FROM: dabran@umich.edu
RE: Purdue at Illinois

Violation of the laws of war though it may be, the dormitory television system will play this on a continuous loop until the rabble-rousers cease their public displays. Die upon this Boilermade hill if you dare, students.

FROM: dabran@umich.edu
RE: Ohio State at Maryland

Campus police have determined that the attempts to fax human feces to our office have been made from the same telephone number associated with your email address. God forbid you lobotomites ever figure out the postal system.

P.S. Another viable candidate for our head coaching position to scout. Pay attention to his fourth down demeanor in particular; Randy Edsall is among our nation's most stoic football punters.

FROM: dabran@umich.edu
RE: Navy at Air Force

The subdivision of our nation's armed forces is a sad and unduly complicated structure. If elected President, I will reorganize our fighting forces into THE AMERICA TEAM, SPONSORED BY CONAGRA AND SIEMENS. (We only fight one night war per decade, to enhance the invaded-territory experience.)

FROM: dabran@umich.edu
RE: Oklahoma at TCU

Feel out Bob Stoops for obviously deserved interest in the Michigan head coaching job. Probability of success here is high; but "#B1G Game Bob" branding and attendant merchandise sales projections is simply too good to resist.

And someone please report this disgusting tumescent frog to federal authorities.

FROM: dabran@umich.edu
RE: Stanford at Notre Dame

As I have noted in several newsletters, the U.S. News rankings are based on deeply flawed methodology, which overvalues Stanford's science and technical departments and ignores Michigan's competitiveness with Notre Dame in the field of making out with someone who is wearing two sweatshirts because you are mildly depressed.

FROM: dabran@umich.edu
RE: LSU at Auburn

Have we considered a second disinformation campaign spreading negative rumors about Leslie Miles, and thus eliminating any insurgency campaign supporting those who wish to see him reigning o'er Schembechler Hall? This is spitballing, but consider:

--Waited three hours in an 18th century wardrobe just to slap Lloyd Carr at an antique store
--Engaged in sex with Gary Moeller's wife, AND did not fill out the appropriate paperwork with the Big Ten Conference prior to the liason
--Is from Ohio (we have documentation to support this, I believe?)
--Has only read the prose version of The Iliad. No, this is too far. Forgive my momentary lack of scruples.

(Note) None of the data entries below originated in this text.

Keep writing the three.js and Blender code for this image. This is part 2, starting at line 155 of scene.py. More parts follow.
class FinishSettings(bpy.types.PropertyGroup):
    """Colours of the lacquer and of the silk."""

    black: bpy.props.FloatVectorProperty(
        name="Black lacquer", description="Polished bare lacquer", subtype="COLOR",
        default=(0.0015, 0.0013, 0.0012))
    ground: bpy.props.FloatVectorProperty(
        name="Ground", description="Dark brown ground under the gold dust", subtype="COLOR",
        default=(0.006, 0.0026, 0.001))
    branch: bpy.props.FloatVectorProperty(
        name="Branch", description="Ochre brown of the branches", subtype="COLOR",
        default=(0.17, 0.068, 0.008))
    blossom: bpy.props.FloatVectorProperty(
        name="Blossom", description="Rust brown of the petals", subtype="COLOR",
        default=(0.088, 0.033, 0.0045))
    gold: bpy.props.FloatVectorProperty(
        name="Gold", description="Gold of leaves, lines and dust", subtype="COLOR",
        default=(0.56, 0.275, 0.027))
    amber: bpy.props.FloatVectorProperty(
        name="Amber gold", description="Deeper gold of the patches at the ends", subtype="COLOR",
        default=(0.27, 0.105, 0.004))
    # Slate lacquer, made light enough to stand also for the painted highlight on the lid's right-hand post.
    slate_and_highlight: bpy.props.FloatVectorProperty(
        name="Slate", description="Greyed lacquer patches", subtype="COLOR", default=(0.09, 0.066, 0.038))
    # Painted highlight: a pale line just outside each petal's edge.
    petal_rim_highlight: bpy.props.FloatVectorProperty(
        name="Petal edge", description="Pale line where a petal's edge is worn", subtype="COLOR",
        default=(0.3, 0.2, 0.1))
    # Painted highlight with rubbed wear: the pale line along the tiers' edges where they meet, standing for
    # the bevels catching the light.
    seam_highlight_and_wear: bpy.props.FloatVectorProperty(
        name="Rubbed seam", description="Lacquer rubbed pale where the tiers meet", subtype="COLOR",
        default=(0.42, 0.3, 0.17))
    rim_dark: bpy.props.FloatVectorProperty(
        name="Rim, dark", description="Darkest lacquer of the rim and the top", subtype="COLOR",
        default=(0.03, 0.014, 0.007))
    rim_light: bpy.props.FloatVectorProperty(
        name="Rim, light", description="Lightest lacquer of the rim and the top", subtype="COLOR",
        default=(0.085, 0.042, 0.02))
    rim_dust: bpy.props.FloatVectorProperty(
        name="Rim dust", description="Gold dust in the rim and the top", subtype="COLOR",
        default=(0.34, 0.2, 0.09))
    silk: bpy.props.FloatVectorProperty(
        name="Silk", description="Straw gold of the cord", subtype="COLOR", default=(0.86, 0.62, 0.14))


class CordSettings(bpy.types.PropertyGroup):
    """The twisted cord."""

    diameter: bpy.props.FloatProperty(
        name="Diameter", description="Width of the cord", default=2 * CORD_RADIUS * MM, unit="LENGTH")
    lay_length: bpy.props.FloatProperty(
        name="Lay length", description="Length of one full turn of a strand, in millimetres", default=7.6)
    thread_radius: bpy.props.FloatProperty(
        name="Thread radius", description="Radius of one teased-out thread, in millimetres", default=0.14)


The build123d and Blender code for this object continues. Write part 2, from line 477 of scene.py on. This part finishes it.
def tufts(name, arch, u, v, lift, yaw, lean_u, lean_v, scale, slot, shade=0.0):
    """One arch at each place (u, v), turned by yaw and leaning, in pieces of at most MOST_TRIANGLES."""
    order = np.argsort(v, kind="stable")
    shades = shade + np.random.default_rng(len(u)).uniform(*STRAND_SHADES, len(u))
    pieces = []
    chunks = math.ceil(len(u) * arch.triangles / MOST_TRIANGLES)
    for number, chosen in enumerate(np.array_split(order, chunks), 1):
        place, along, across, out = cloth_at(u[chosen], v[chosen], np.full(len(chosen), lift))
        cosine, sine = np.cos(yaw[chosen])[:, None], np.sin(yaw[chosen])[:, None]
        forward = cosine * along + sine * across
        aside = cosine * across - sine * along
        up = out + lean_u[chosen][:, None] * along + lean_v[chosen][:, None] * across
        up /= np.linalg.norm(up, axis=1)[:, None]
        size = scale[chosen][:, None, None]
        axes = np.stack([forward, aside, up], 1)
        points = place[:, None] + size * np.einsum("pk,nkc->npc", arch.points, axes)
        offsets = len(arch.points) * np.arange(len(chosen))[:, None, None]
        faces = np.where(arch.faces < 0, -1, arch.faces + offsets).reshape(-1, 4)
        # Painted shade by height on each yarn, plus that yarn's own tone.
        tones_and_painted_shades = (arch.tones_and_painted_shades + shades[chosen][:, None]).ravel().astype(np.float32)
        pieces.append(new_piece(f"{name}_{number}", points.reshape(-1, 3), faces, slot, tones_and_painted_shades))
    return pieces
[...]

Does not wear a tuxedo while enjoying games of chance such as "bin-go" or "swim-ming"

FROM: dabran@umich.edu
RE: Cal at Washington State
Charles de Montesquieu once wrote: "It is not the young people that degenerate; they are not spoiled till those of mature age are already sunk into corruption." As standard-bearers of the True American West. we cannot allow the excesses of our culture to bleed into our eyeballs from the decadent False West of the Left Coast. These two teams represent all that is wrong and misguided with our consumer culture. Off-topic; has the third flatscreen been repaired in my suite yet? To wait two days for such a trifle is beneath the standards we fight so hard to preserve here. It is not my fault it cannot withstand a challenge from a bottle of Johnnie Walker Blue.

P.S. Restock our Johnnie Walker Blue immediately.

FROM: dabran@umich.edu
RE: Hawaii at Rice

This reminds me of a playfully ethnic joke Julie Hermann told me the other week. It's better in person; I'll tell you after we go to the police horse auction.